O Supremo Tribunal Federal (STF) formou maioria em julgamento para estabelecer que o critério racial na divisão de recursos do Fundo Eleitoral - e do tempo de propaganda no rádio e na televisão de cada partido - deve valer já nas eleições de 2020, marcadas para o mês que vem.
O julgamento foi realizado no plenário virtual do STF, ferramenta digital que permite que os magistrados analisem processos sem se reunirem pessoalmente ou por videoconferência - longe dos olhos da opinião pública e das transmissões ao vivo da TV Justiça. O julgamento se encerra nesta sexta, 2.
No centro da controvérsia, estão os R$ 2 bilhões do Fundo Eleitoral reservados para o financiamento da campanha de vereadores e prefeitos de todo o País.
A lei eleitoral não obriga os partidos a lançar um número mínimo de candidatos negros, e os partidos tradicionalmente privilegiam candidatos homens e brancos na repartição do dinheiro. Segundo o estudo "Desigualdades Sociais por Cor ou Raça", do Instituto Brasileiro de Geografia e Estatística (IBGE), divulgado no ano passado, enquanto 9,7% das candidaturas de pessoas brancas a deputado federal tiveram receita igual ou superior a R$ 1 milhão, entre pretos ou pardos, 2,7% receberam pelo menos esse valor.
Em seu voto, Lewandowski disse que a antecipação das regras contribui para a construção de uma "sociedade fraterna, pluralista e sem preconceitos, fundada na harmonia social, livre de quaisquer formas de discriminação".
O relator foi acompanhado pelos ministros do Supremo que acumulam a função de ministros do TSE, Luís Roberto Barroso, Edson Fachin e Alexandre de Moraes. Além deles, votaram a favor a ministra Cármen Lúcia e Rosa Weber.
"Não tenho dúvidas de que a sub-representação das pessoas negras nos poderes eleitos, ao mesmo tempo que é derivada do racismo estrutural existente no Brasil, acaba sendo um dos principais instrumentos de perpetuação da gravíssima desigualdade social entre brancos e negros", escreveu Alexandre de Moraes, ao fundamentar seu voto.

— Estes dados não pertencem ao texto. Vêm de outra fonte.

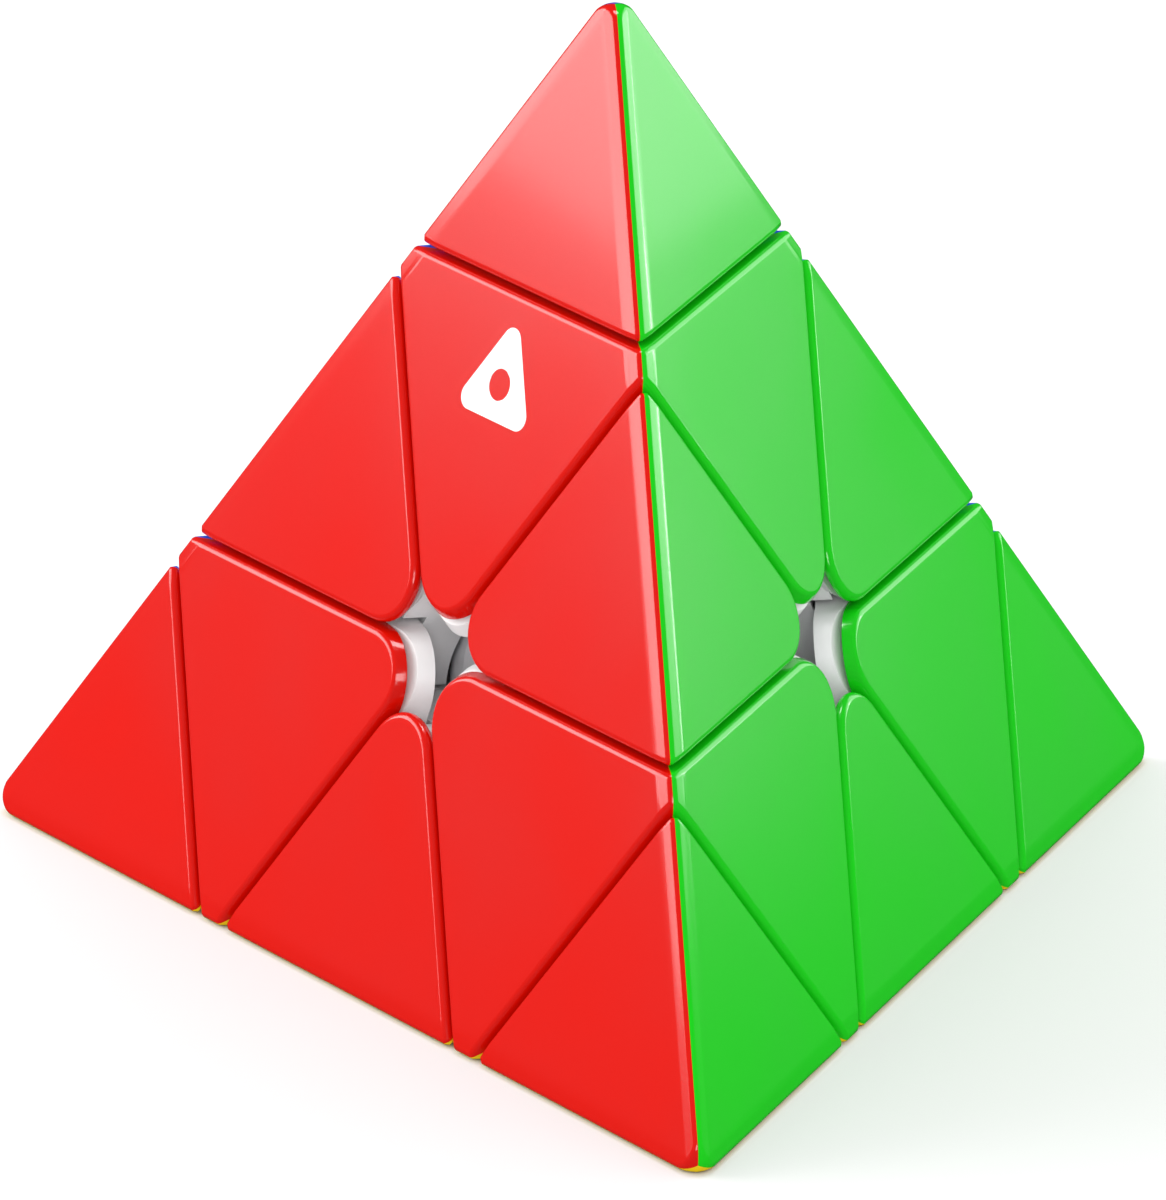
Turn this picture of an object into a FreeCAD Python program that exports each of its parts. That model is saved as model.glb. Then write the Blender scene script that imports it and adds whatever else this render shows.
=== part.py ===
import FreeCAD, Part
import math
import os
from FreeCAD import Placement, Rotation, Vector

# A three-layer pyramid twisty puzzle, in millimetres.
# The origin is the pivot centre, +Z points to the top corner and the front corner is towards -Y.
# Each "level" is a distance from the pivot centre along the line to a corner.

# Driving dimensions
EDGE_LENGTH = 98.0
TIP_LEVEL = 34.75
LAYER_LEVEL = 6.8
FOOT_LEVEL = 0.0
GAP = 0.36

# Roundings
RIDGE_ROUND = 0.8
RIM_ROUND = 0.6
NOSE_ROUND = 4.2

# Caps, and the hollows that their frames have under them
SHELL_THICKNESS = 1.6
HOLLOW_DEPTH = 5.0
WALL = 2.0
NOSE_WALL = 3.0

# Bearing spheres
CORE_RADIUS = 13.2
TRACK_RADIUS = 17.2
NECK_OVERLAP = 1.6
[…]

Em voto divergente, o ministro Marco Aurélio Mello disse que deliberações como essas devem ser feitas pelo Congresso, e não pelo Supremo. Segundo ele, a criação de ações afirmativas são "opção político-legislativa".
"O tratamento conferido à defesa dos direitos da população negra e das questões de raça deve considerar o arcabouço normativo. Ausente disciplina, não se justifica a atuação como legislador positivo, no sentido de prescrever medidas direcionadas a promover candidaturas de pessoas negras", disse. "A sociedade almeja e exige a correção de rumos, mas esta há de ocorrer ausente açodamento."
Questionamentos
Após a decisão de Lewandowski, partidos políticos alegaram que não sabem como aplicar a nova regra. Pressionado, Lewandowski divulgou na última quinta-feira as regras de como deve ser aplicada - já nas eleições deste ano - a reserva de recursos para candidatos negros.
O ministro estabeleceu que, para calcular os recursos destinados a negros, cada partido deverá primeiramente separar candidaturas masculinas e femininas, independentemente da raça - a legislação impõe uma cota de 30% para mulheres. Depois, cada legenda deverá calcular o porcentual de candidatas negras em relação ao total das candidaturas femininas do partido, bem como o porcentual de candidaturas de negros em relação ao total dos candidatos.
A divisão dos recursos deverá obedecer a proporção de homens negros no universo de candidatos, e a quantidade de mulheres negras no universo de candidaturas femininas da legenda. Cabe a cada candidato declarar sua raça à Justiça Eleitoral.
A decisão foi tomada após o ministro receber ofício de Barroso, com questionamentos dos partidos sobre a aplicação das novas regras neste ano. Em reunião por videoconferência na quarta-feira, siglas de diferentes matizes ideológicos criticaram a aplicação da regra já nestas eleições, apontaram para os riscos de candidaturas laranjas, além de acusar o Judiciário de invadir as competências do Congresso.
Embora sejam mais da metade dos habitantes do País, os negros permanecem sub-representados no Legislativo - são 24,4% dos deputados federais e 28,9% dos estaduais eleitos em 2018, segundo o IBGE.